High-quality, speaker-labeled transcripts with clean segmentation are the linchpin of this process—they enable accurate bias detection, efficient reviewer workflows, and scalable fine-tuning pipelines. With the right combination of automated transcript tools and targeted human review, you can shorten feedback loops, minimize wasted annotation effort, and hit key KPIs for fairness and performance.

Tackled intelligently, improving ASR coverage across the world’s accents and dialects isn’t just possible—it’s achievable within existing development cycles.

FAQ

1. How does accent bias in AI voice recognition manifest in real-world applications? Accent bias appears as disproportionately high word error rates for speakers with certain non-native accents or regional dialects, leading to misunderstandings, repeated clarifications, and potential inequities in automated assessments.

2. Is code-switching error primarily due to lack of training data or to segmentation issues? Both factors play a role, but in many deployments, segmentation is the bigger problem—ASR models fail to detect language transitions and apply the wrong language model mid-stream.

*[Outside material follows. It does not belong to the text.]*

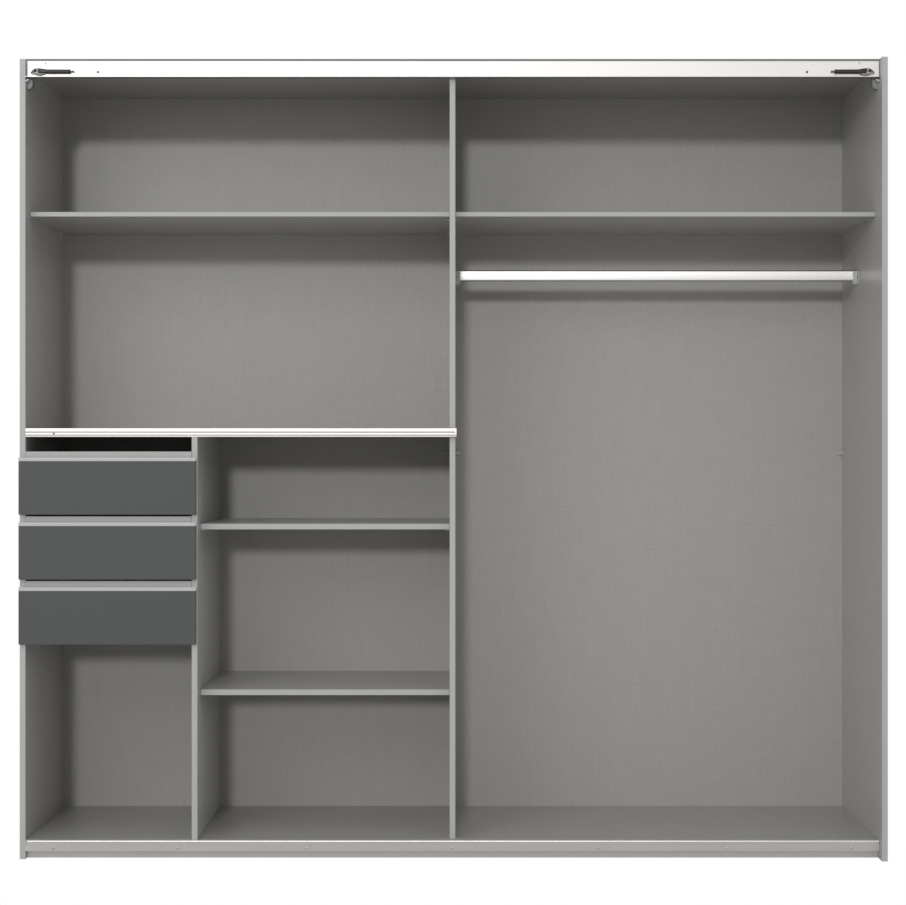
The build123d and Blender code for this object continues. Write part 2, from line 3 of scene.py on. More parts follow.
import bmesh
import bpy
import numpy as np
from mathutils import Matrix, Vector


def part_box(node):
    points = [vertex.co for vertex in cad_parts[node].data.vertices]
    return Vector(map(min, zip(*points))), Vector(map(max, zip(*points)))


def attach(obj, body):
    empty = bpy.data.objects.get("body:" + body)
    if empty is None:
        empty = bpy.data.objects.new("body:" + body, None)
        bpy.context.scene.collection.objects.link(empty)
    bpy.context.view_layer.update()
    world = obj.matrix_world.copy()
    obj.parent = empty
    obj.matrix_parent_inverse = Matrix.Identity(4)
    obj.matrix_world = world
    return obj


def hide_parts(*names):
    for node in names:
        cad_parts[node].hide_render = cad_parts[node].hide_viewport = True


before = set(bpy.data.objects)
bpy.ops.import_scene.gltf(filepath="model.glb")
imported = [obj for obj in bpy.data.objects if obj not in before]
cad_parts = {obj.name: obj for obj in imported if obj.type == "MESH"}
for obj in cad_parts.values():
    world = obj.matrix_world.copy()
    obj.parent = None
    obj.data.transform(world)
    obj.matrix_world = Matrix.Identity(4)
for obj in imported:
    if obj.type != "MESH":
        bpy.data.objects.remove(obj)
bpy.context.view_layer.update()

# ---------------------------------------------------------------- camera
# The wardrobe is seen straight on through a long lens, from 5.7 m in front of its open side
# and at about half its height.
EYE = (0.0013, -5.9635, 1.057)
SENSOR_WIDE = 36.0
FOCAL_LENGTH = 87.14
camera = bpy.data.objects.new("camera", bpy.data.cameras.new("camera"))
camera.location = EYE
camera.rotation_euler = (math.pi / 2, 0.0, 0.0)
camera.data.sensor_width = SENSOR_WIDE
camera.data.lens = FOCAL_LENGTH
bpy.context.scene.collection.objects.link(camera)
bpy.context.scene.camera = camera
bpy.context.scene.view_settings.view_transform = "Standard"

# ---------------------------------------------------------------- studio
# A white studio. One key light stands far in front, low and slightly to the left, a square
# light helps it from the upper left, and an even sky fills the compartments. The floor is pale.
KEY_FROM_LEFT = math.radians(3.5)
KEY_RISE = math.radians(9.42)
KEY_STRENGTH = 0.62
KEY_SOFTNESS = math.radians(3.7)
SKY_STRENGTH = 0.555
SIDE_PLACE = (-2.2, -4.0, 2.8)
SIDE_SIZE = 2.0
SIDE_AIM = (0.0, 0.0, 1.0)
SIDE_POWER = 30.0
FLOOR_GREY = 0.8
WHITE = (1.0, 1.0, 1.0, 1.0)
FLOOR_HALF = 12.0
FLOOR_UNDER_FEET = -0.0004


class Tone:
    """One output of a node tree. Arithmetic on it adds the Math nodes that work it out."""

    def __init__(self, finish, socket):
        self.finish = finish
        self.socket = socket

    def math(self, operation, first, second):
        return self.finish.node("ShaderNodeMath", {"operation": operation}, {0: first, 1: second})

    def __add__(self, other):
        return self.math("ADD", self, other)

    def __sub__(self, other):
        return self.math("SUBTRACT", self, other)

    def __rsub__(self, other):
        return self.math("SUBTRACT", other, self)

    def __mul__(self, other):
        return self.math("MULTIPLY", self, other)

    def __abs__(self):
        return self.math("ABSOLUTE", self, 0.0)

    __radd__ = __add__
    __rmul__ = __mul__

    def ramp(self, low, high):
        """0 where the tone is below low, 1 where it is above high, and a smooth rise between."""
        return self.finish.node(
            "ShaderNodeMapRange",
            {"interpolation_type": "SMOOTHSTEP"},
            {"Value": self, "From Min": low, "From Max": high},
        )

    def blend(self, colour, other):
        """The first colour where the tone is 0 and the other where it is 1."""
        return self.finish.node(
            "ShaderNodeMix", {"data_type": "RGBA"}, {0: self, 6: colour, 7: other}, output=2
        )


class Finish:
    """A node tree that is filled node by node: a material's, or the studio sky's."""

    def __init__(self, tree):
        self.tree = tree
        tree.nodes.clear()

    def node(self, kind, settings=None, sockets=None, output=0):
        """Adds one node: its settings first, then the values or links of its sockets."""
        made = self.tree.nodes.new(kind)
        for name, value in (settings or {}).items():
            setattr(made, name, value)
        for key, value in (sockets or {}).items():
            if isinstance(value, Tone):
                self.tree.links.new(value.socket, made.inputs[key])
            else:
                made.inputs[key].default_value = value
        return Tone(self, made.outputs[output]) if made.outputs else None


studio = bpy.data.worlds.new("studio")
bpy.context.scene.world = studio
studio.use_nodes = True
sky = Finish(studio.node_tree)
seen = sky.node("ShaderNodeLightPath", output="Is Camera Ray")
glow = seen * (1.0 - SKY_STRENGTH) + SKY_STRENGTH
sky.node(
    "ShaderNodeOutputWorld",
    sockets={
        "Surface": sky.node(
            "ShaderNodeBackground",
            sockets={"Color": WHITE, "Strength": glow},
        )
    },
)

key = bpy.data.objects.new("key_light", bpy.data.lights.new("key_light", "SUN"))
key.data.energy = KEY_STRENGTH
key.data.angle = KEY_SOFTNESS
key_travels = Vector(
    (
        math.sin(KEY_FROM_LEFT) * math.cos(KEY_RISE),
        math.cos(KEY_FROM_LEFT) * math.cos(KEY_RISE),
        -math.sin(KEY_RISE),
    )
)
key.rotation_euler = key_travels.to_track_quat("-Z", "Y").to_euler()
bpy.context.scene.collection.objects.link(key)

side_light = bpy.data.objects.new("side_light", bpy.data.lights.new("side_light", "AREA"))
side_light.data.shape = "SQUARE"
side_light.data.size = SIDE_SIZE
side_light.data.energy = SIDE_POWER
side_light.location = SIDE_PLACE
aim = Vector(SIDE_AIM) - Vector(SIDE_PLACE)
side_light.rotation_euler = aim.to_track_quat("-Z", "Y").to_euler()
bpy.context.scene.collection.objects.link(side_light)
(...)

3. Can lightweight fine-tuning really match the benefits of large-scale retraining? For targeted improvements—like reducing WER for a specific accent—lightweight fine-tuning on curated, accent-rich samples can yield comparable gains to full retraining at a fraction of the cost.

4. Why are speaker-labeled, timestamped transcripts so critical for auditing? They let you precisely trace recognition failures to specific speakers and moments in time, enabling accurate clustering, review, and routing to specialized models.

5. What metrics are most effective for measuring post-deployment improvement? Common metrics include region-specific WER, clarification rate reduction, and improved slot extraction accuracy, all broken down by accent or dialect to verify targeted impact.